The biggest celestial gluttons of all, however, are surely black holes particularly the ones that produce quasars. First discovered by radio-telescopes in the 1950s, quasars are fantastically hot, brilliantly bright beacons of energy that result from the black holes' gobbling up anything that ventures too close.
While all large galaxies are assumed to have black holes at their center, not all of those black holes produce quasars. Those occur principally in galaxies that have collided and merged with other galaxies. Galactic collisions result in less damage than you'd think, since there's so much space between the stars that for the most part the great clusters simply flow together. But a lot of dust, which is plentiful in all galaxies, does get stirred up.

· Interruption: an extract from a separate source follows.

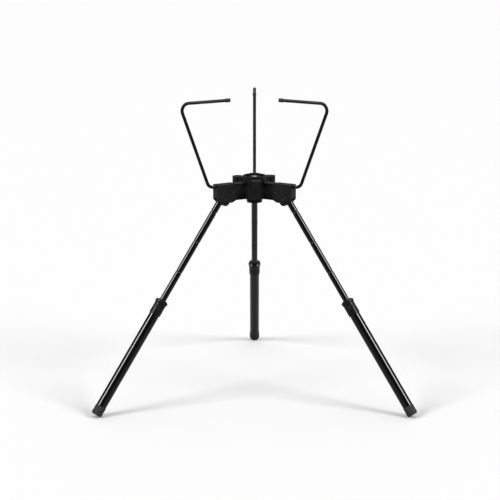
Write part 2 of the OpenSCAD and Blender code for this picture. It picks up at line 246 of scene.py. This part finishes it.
def piece(name, mesh, body, slot, *nodes, matrix=None):
    """Puts a finished mesh in the scene in place of CAD nodes, in its slot's material."""
    mesh.shade_smooth()
    mesh.set_sharp_from_angle(angle=SMOOTH_ANGLE)
    mesh.materials.clear()
    mesh.materials.append(MATERIALS[slot])
    thing = bpy.data.objects.new(name, mesh)
    bpy.context.scene.collection.objects.link(thing)
    if matrix is not None:
        thing.matrix_world = matrix
    weighting = thing.modifiers.new("even_shading", "WEIGHTED_NORMAL")
    weighting.keep_sharp = True
    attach(thing, body)
    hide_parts(*nodes)


# ---- Materials ----

def add_node(tree, kind, **settings):
    made = tree.nodes.new(kind)
    for key, value in settings.items():
        setattr(made, key, value)
    return made


def noise(tree, scale, stretch=(1, 1, 1), detail=4.0):
    """Noise in the piece's own coordinates; scale is its frequency for one metre."""
    coordinates = add_node(tree, "ShaderNodeTexCoord")
    mapping = add_node(tree, "ShaderNodeMapping")
    mapping.inputs["Scale"].default_value = stretch
    texture = add_node(tree, "ShaderNodeTexNoise")
    texture.inputs["Scale"].default_value = scale
    texture.inputs["Detail"].default_value = detail
    tree.links.new(coordinates.outputs["Object"], mapping.inputs["Vector"])
    tree.links.new(mapping.outputs["Vector"], texture.inputs["Vector"])
    return texture.outputs["Fac"]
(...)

And dust to a black hole is like krill to a whale a typhoon of food that never runs out.
Now, however, a study suggests that a quasar can get by on a lot less to eat than once thought, and can easily be produced by galaxies that have no apparent history of collisions. And that, in turn, means quasars could also be more plentiful than we ever knew.
The new research, conducted by astronomer Kevin Schawinski of Yale University, relied on comparing data from two orbiting observatories: the Spitzer Space Telescope and the Hubble Space Telescope. Spitzer sees mostly in the infrared spectrum which is an indicator of heat. Hubble, of course, sees principally in the visible. Schawinski selected 30 dusty galaxies that Spitzer had flagged as powerful infrared emitters a good indicator of a quasar at their centers. Sometimes, that turns out to be the only indicator, since the very dust that feeds the black hole and fuels the quasar can block the light that results.
That, however, does not mean there is nothing revealing to see. Studying the optical images of the same galaxies, Schawinski looked for the telltale distortion in their shape that would indicate a collision and merger somewhere in the past. But of the 30 galaxies he looked at, 26 appeared pristine and properly symmetrical. Three showed some distortion that may or may not have been the result of a collision, and only one had clearly been involved in a cosmic crack-up sometime in its past. Quasars, at least the dimmer kind, appeared to be easier to make than they seemed.
"The brilliant quasars born of galaxy mergers get all the attention because they are so bright and their host galaxies are so messed up," Schawinski said in a NASA statement. "But the typical bread-and-butter quasars are actually where most of the black-hole growth is happening. They are the norm, and they don't need the drama of a collision to shine."
So without the bacchanal of a galactic collision to keep them sated, what do those quasars eat? Not much, it turns out. "I think it's a combination of processes," says Schawinski, "such as stirrings of gas, supernovae blasts, swallowing of small bodies and streams of gas and stars feeding into the nucleus."
Once in a while, a dim quasar does get something a little more succulent to eat: small, satellite galaxies that circle larger ones can become snared in a black hole's gravity well and get swallowed whole. In the universe's early days, there were a lot more of these galactic morsels around, which is how many of the old, very bright quasars got started. But most were gobbled up, and the black holes at the centers of the majority of large galaxies have had to get by on the equivalent of spa food ever since.
Our own Milky Way has no quasar at its heart at all, but that doesn't mean it never will. There's plenty of gas within just a few light years of the galactic center to get the process moving, says Schawinski. Random motions as arbitrary as a sort of galactic breeze could channel some of that gas toward the black hole. Even if that were to happen, however, there simply wouldn't be enough for the black hole to eat to produce a quasar that could remotely compete with the great ones elsewhere. Our Milky Way's milk, alas, will always be skim.